===== Input data

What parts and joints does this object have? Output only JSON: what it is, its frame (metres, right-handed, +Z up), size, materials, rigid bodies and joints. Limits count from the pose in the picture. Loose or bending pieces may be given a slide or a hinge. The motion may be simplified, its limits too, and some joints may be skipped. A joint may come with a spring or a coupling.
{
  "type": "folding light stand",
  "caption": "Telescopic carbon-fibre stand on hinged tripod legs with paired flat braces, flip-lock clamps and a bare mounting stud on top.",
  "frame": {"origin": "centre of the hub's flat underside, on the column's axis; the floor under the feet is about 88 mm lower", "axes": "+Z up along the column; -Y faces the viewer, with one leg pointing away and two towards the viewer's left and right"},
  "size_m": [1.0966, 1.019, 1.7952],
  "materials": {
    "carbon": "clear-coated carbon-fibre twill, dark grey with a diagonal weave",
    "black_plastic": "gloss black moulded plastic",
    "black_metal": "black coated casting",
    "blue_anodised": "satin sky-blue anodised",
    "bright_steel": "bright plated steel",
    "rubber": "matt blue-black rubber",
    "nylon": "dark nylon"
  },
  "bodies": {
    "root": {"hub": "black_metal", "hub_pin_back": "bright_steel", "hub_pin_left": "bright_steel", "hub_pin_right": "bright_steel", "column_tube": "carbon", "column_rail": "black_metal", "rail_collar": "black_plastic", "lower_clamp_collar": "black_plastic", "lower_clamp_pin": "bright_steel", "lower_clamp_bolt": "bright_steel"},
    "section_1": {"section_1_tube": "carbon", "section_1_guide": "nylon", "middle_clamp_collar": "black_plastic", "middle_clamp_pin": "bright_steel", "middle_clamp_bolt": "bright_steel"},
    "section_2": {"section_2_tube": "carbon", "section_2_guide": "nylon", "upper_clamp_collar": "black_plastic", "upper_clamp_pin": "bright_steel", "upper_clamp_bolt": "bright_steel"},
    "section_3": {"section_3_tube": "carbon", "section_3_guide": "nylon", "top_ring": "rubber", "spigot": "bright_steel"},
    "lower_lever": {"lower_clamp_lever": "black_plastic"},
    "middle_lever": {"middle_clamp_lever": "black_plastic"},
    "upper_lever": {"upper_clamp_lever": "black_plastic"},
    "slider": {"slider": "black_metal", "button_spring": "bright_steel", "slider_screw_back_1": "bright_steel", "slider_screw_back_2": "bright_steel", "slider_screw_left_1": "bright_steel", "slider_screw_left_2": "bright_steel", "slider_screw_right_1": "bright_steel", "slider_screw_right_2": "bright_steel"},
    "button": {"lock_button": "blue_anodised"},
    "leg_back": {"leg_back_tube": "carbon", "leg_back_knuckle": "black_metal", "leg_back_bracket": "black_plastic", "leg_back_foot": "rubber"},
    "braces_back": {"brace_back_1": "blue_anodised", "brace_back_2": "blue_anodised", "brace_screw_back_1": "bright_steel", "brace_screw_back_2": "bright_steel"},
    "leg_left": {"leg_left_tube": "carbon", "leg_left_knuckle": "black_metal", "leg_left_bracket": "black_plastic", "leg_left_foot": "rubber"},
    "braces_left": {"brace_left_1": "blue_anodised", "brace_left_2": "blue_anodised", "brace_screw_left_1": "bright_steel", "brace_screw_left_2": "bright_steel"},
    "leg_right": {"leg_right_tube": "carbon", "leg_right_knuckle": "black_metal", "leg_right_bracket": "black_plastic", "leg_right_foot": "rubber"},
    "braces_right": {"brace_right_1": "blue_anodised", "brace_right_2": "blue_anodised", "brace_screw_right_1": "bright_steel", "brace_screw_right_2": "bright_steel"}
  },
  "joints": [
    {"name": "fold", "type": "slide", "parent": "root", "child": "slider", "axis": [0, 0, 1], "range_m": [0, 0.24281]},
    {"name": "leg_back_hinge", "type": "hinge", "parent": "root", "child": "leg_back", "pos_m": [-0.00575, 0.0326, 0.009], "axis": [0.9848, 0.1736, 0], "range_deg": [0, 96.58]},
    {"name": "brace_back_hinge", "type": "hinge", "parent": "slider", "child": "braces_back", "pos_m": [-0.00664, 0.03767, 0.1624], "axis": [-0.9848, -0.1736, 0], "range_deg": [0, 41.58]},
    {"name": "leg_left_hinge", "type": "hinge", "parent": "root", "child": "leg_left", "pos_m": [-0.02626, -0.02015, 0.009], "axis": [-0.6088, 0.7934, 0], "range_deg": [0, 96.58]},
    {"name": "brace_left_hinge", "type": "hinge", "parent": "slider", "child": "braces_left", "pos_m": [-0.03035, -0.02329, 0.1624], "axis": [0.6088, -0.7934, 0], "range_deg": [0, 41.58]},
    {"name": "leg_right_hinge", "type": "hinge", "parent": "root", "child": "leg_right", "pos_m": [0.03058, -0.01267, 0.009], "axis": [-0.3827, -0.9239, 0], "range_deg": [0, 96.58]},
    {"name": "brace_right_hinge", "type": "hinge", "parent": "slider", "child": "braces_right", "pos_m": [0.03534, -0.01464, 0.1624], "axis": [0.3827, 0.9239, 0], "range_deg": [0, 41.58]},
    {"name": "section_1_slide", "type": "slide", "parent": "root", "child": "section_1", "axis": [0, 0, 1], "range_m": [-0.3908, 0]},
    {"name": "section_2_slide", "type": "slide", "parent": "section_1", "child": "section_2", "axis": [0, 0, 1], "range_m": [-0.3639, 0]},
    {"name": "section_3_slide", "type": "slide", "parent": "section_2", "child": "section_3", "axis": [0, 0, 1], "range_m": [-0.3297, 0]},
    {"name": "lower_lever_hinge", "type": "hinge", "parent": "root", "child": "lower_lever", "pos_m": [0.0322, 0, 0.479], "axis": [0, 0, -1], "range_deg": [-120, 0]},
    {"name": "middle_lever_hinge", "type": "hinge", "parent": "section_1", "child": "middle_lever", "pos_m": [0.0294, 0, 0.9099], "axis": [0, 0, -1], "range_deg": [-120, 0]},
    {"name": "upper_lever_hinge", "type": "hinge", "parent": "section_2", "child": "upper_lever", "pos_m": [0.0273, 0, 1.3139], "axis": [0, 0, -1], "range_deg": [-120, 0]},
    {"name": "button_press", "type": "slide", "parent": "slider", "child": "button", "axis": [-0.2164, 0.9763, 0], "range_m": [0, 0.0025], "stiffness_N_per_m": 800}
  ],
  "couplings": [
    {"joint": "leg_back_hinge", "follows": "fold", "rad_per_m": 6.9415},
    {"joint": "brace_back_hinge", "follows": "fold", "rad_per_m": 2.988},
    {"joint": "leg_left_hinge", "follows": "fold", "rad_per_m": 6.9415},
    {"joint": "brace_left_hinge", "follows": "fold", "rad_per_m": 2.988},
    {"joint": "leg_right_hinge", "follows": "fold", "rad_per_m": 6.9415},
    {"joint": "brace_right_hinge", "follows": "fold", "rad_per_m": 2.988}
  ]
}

==========
===== Input data

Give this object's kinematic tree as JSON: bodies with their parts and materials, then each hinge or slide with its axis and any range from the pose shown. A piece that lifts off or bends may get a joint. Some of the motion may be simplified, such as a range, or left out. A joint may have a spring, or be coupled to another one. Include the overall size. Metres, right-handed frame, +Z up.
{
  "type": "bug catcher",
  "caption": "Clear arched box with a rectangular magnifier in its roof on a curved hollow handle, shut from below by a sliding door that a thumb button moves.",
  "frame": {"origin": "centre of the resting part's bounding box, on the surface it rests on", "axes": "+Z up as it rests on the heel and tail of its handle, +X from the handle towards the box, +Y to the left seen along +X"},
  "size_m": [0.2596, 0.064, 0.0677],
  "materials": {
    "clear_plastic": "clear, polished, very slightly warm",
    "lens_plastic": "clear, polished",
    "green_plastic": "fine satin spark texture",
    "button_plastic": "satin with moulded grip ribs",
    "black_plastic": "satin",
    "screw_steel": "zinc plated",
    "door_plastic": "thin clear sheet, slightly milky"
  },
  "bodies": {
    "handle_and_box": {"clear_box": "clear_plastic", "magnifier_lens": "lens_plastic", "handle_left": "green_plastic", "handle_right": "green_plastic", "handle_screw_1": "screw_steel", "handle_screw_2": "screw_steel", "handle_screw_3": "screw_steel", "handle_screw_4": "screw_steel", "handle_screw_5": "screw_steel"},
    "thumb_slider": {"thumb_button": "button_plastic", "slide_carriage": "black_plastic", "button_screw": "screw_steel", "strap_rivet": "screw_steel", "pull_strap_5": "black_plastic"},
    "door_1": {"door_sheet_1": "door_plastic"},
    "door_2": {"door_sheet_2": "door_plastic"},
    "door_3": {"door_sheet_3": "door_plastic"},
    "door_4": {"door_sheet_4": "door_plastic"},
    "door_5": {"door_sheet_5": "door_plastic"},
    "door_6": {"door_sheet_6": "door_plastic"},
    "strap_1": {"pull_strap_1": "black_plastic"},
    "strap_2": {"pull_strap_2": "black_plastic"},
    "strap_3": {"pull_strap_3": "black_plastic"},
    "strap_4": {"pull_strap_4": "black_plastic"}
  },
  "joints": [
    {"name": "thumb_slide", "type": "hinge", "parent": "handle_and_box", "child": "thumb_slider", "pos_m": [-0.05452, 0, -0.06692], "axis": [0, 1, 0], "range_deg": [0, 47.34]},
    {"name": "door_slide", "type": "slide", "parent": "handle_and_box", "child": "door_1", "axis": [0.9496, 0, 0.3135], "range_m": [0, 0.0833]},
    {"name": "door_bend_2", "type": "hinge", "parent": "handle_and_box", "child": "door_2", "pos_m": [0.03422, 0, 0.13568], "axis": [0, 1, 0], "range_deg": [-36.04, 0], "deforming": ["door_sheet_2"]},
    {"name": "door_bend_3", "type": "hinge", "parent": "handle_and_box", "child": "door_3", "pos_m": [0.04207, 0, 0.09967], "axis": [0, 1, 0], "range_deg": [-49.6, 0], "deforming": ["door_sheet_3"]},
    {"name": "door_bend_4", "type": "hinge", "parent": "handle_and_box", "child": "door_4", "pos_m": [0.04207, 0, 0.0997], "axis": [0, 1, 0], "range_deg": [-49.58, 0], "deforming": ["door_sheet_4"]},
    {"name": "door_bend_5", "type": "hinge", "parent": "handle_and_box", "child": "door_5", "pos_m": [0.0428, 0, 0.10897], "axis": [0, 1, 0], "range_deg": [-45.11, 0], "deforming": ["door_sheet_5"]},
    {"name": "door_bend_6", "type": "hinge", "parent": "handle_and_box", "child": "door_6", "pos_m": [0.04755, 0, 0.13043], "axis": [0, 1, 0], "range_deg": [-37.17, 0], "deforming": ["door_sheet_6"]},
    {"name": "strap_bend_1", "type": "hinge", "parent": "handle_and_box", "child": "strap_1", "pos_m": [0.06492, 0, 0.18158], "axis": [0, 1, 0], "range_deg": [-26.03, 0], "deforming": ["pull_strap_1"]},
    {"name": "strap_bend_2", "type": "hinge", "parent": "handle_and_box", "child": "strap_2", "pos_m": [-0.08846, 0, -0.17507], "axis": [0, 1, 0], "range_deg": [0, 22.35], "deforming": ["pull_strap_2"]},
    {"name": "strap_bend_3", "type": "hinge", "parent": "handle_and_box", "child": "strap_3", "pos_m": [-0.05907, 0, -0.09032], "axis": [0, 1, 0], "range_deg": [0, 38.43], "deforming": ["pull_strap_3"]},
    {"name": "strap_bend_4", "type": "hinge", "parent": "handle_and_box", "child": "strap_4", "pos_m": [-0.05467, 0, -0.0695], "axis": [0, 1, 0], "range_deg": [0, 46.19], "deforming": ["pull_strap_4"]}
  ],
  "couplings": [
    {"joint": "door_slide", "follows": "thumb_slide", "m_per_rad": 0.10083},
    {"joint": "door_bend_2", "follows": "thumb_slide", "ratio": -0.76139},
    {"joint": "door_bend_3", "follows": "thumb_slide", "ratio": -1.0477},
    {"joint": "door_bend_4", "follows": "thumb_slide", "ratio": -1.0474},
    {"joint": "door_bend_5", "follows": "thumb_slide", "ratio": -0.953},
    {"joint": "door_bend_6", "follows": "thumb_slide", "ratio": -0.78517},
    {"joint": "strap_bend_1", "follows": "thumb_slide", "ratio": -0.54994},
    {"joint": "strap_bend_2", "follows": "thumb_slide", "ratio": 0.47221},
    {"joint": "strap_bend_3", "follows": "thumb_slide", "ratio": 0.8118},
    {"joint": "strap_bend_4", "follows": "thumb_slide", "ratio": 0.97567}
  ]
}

==========

### Work to complete
Among the lines of the records above, count those holding the string "pose", and report only the number.

### Written solution
2